Dr. Brown will receive his award during a public ceremony April 30 at 3:15
p.m. in the UMD Life Science Building, room 185.
Following the award ceremony, Professor Brown will present a seminar about
his work on Himalayan tectonics called "How Fast do Mountains Move"
Views of Himalayan Tectonics and Links to Past Climate." A reception
will be held in Griggs Center, (second floor UMD Kirby Student Center,) following
the lecture.
Professor Brown's presentation will discuss the two fundamentally different
views of the processes that may have led to the formation of the Himalayas.
These views
were developed from drastically differing descriptions of the relationship
between the surface expression of faults, (earthquakes), and the deeper
crustal processes.
Professor Brown will present field evidence testing hypotheses that indicate
that the Karakorum Fault, considered by many to be one of Earth's greatest
strike-slip faults, and one that plays a key role the kinematics of Asian
deformation, is
in actuality only modestly active.
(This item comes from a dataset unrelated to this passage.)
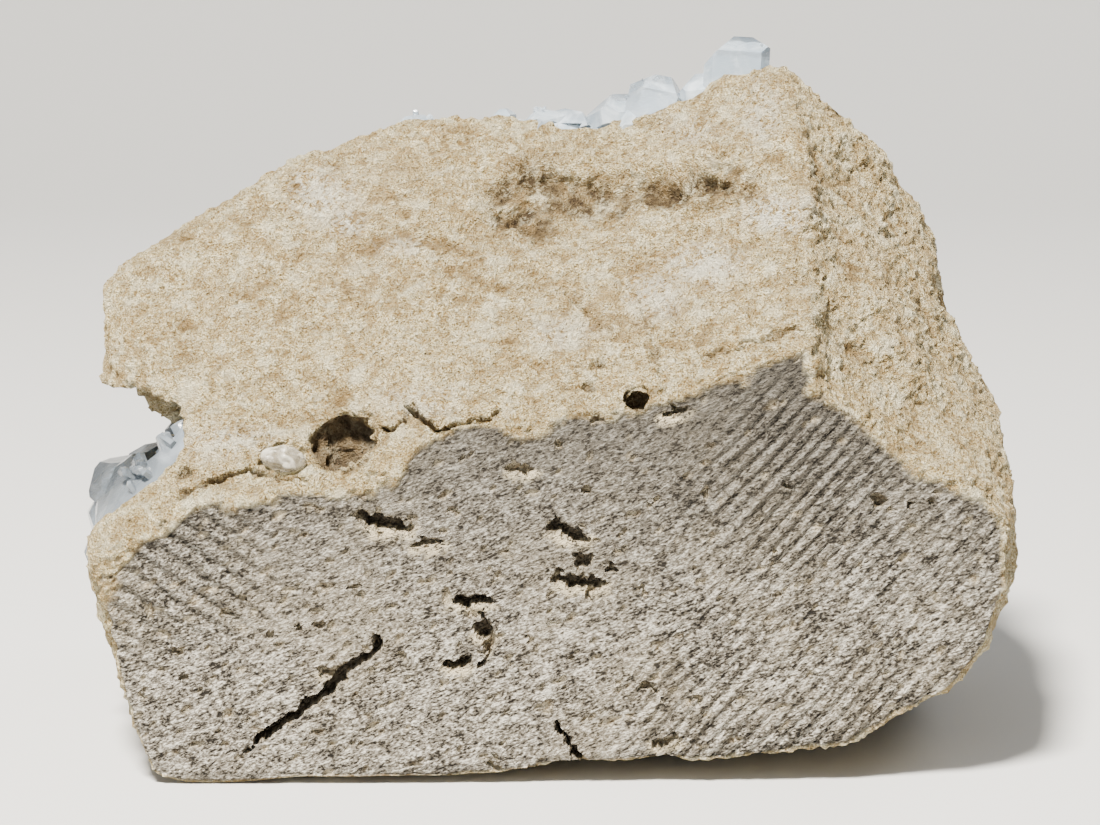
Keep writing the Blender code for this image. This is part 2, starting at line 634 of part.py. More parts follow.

This provides a cautionary example of
how incorrect application of fundamental theories can lead to elegant but
unsound
conclusions.
Professor Brown received his A.B. in chemistry from Princeton University
in 1985 and his Ph.D in Oceanography from the Massachusetts Institute
of Technology/Woods
Hole Oceanographic Institution in 1990. In 1995 he joined the faculty
in the UMD Department of Geological Sciences and the Large Lakes Observatory.
Dr. Brown has undertaken fieldwork in over a dozen countries including
Mongolia, Zaire, China, India, Australia, France, and the United States.
During 2001-2002
he was a Fulbright Scholar at the French Centre Europeen de Recherche
et d'Enseignement de Geosciences de l'Environement.